DIRECTIVE => Repeat the records below exactly as they appear.

[Entries with parts and joints]

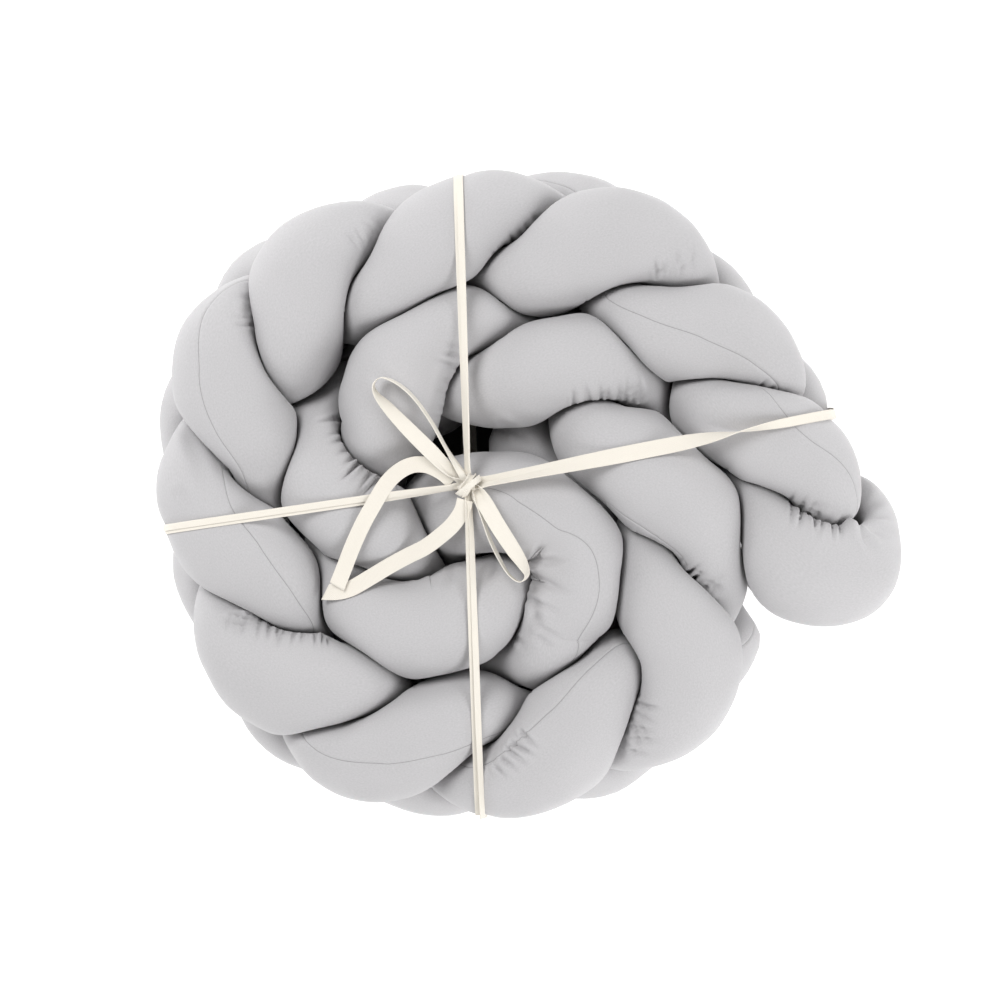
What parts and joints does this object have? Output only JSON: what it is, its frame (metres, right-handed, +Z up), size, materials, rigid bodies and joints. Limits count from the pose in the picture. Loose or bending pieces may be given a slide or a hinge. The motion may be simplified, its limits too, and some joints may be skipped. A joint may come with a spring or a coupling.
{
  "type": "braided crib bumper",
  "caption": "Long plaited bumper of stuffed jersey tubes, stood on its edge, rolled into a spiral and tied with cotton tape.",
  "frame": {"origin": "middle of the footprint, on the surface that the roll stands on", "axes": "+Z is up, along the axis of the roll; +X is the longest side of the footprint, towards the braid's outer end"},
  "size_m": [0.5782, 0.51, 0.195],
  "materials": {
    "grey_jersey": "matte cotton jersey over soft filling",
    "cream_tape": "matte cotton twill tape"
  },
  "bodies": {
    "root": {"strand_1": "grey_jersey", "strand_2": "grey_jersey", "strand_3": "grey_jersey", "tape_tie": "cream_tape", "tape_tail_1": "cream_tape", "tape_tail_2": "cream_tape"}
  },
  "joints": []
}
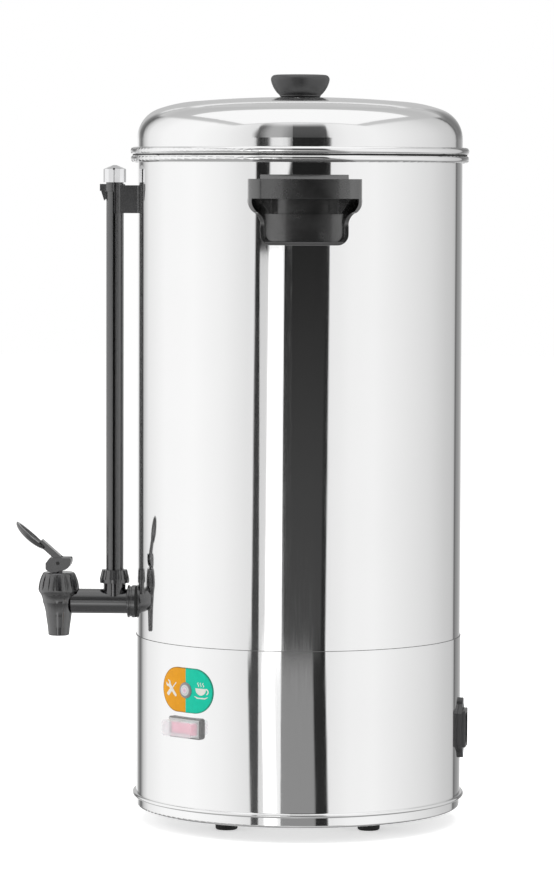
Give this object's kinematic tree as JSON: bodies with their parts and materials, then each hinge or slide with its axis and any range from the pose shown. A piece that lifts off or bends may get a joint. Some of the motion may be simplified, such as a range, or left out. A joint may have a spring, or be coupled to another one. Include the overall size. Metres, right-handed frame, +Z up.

FINISHED EXERCISE =>
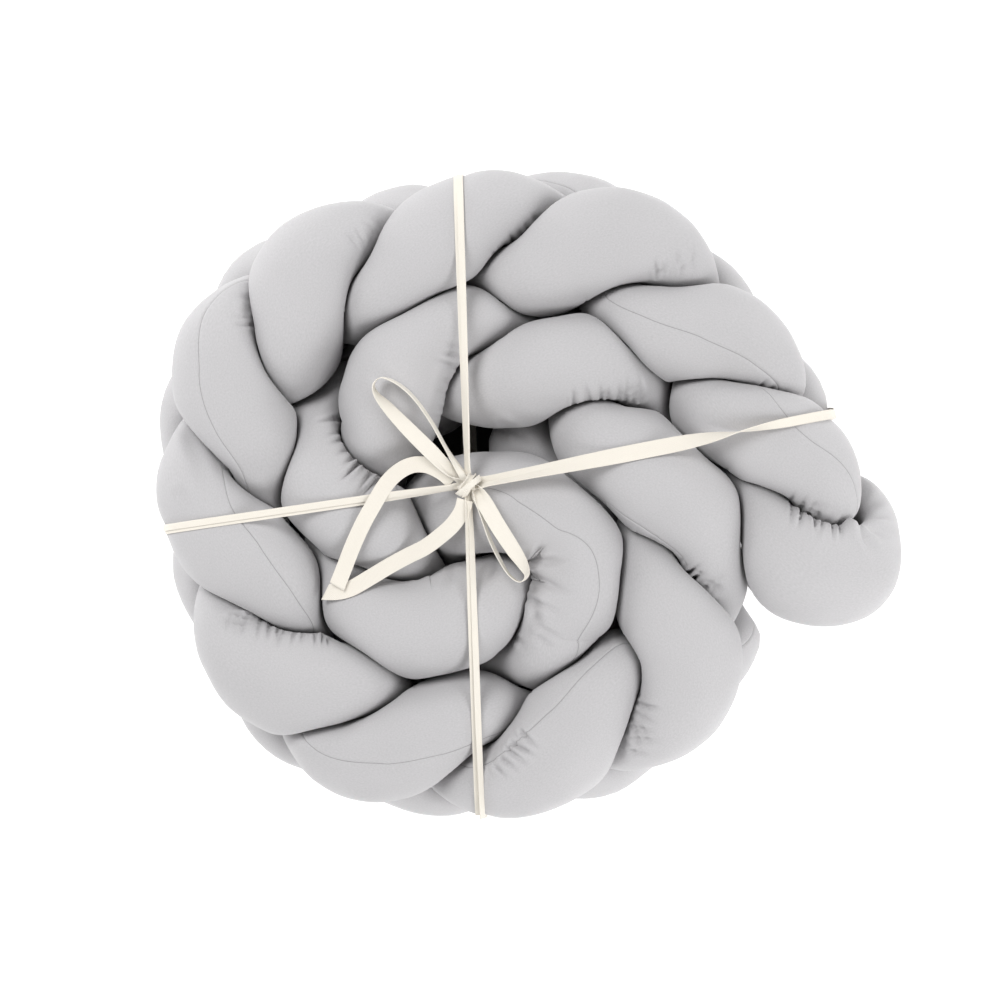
What parts and joints does this object have? Output only JSON: what it is, its frame (metres, right-handed, +Z up), size, materials, rigid bodies and joints. Limits count from the pose in the picture. Loose or bending pieces may be given a slide or a hinge. The motion may be simplified, its limits too, and some joints may be skipped. A joint may come with a spring or a coupling.
{
  "type": "braided crib bumper",
  "caption": "Long plaited bumper of stuffed jersey tubes, stood on its edge, rolled into a spiral and tied with cotton tape.",
  "frame": {"origin": "middle of the footprint, on the surface that the roll stands on", "axes": "+Z is up, along the axis of the roll; +X is the longest side of the footprint, towards the braid's outer end"},
  "size_m": [0.5782, 0.51, 0.195],
  "materials": {
    "grey_jersey": "matte cotton jersey over soft filling",
    "cream_tape": "matte cotton twill tape"
  },
  "bodies": {
    "root": {"strand_1": "grey_jersey", "strand_2": "grey_jersey", "strand_3": "grey_jersey", "tape_tie": "cream_tape", "tape_tail_1": "cream_tape", "tape_tail_2": "cream_tape"}
  },
  "joints": []
}
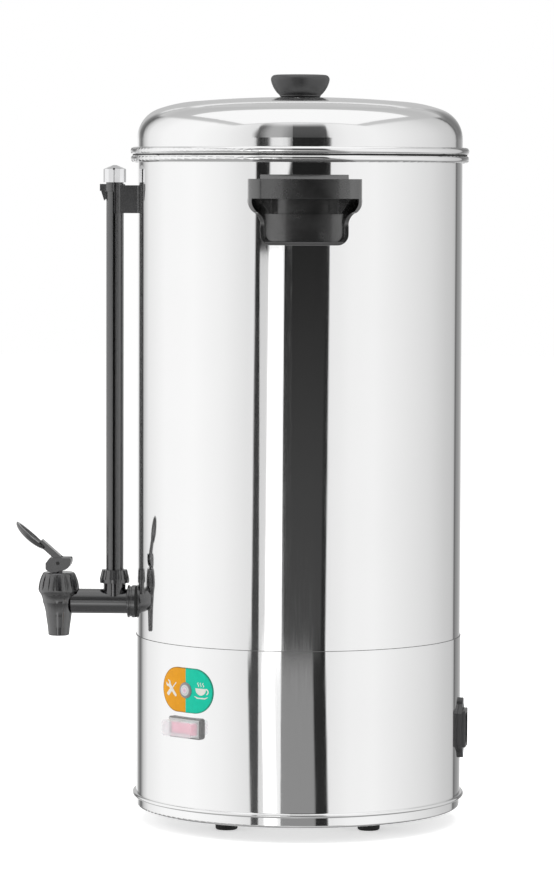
Give this object's kinematic tree as JSON: bodies with their parts and materials, then each hinge or slide with its axis and any range from the pose shown. A piece that lifts off or bends may get a joint. Some of the motion may be simplified, such as a range, or left out. A joint may have a spring, or be coupled to another one. Include the overall size. Metres, right-handed frame, +Z up.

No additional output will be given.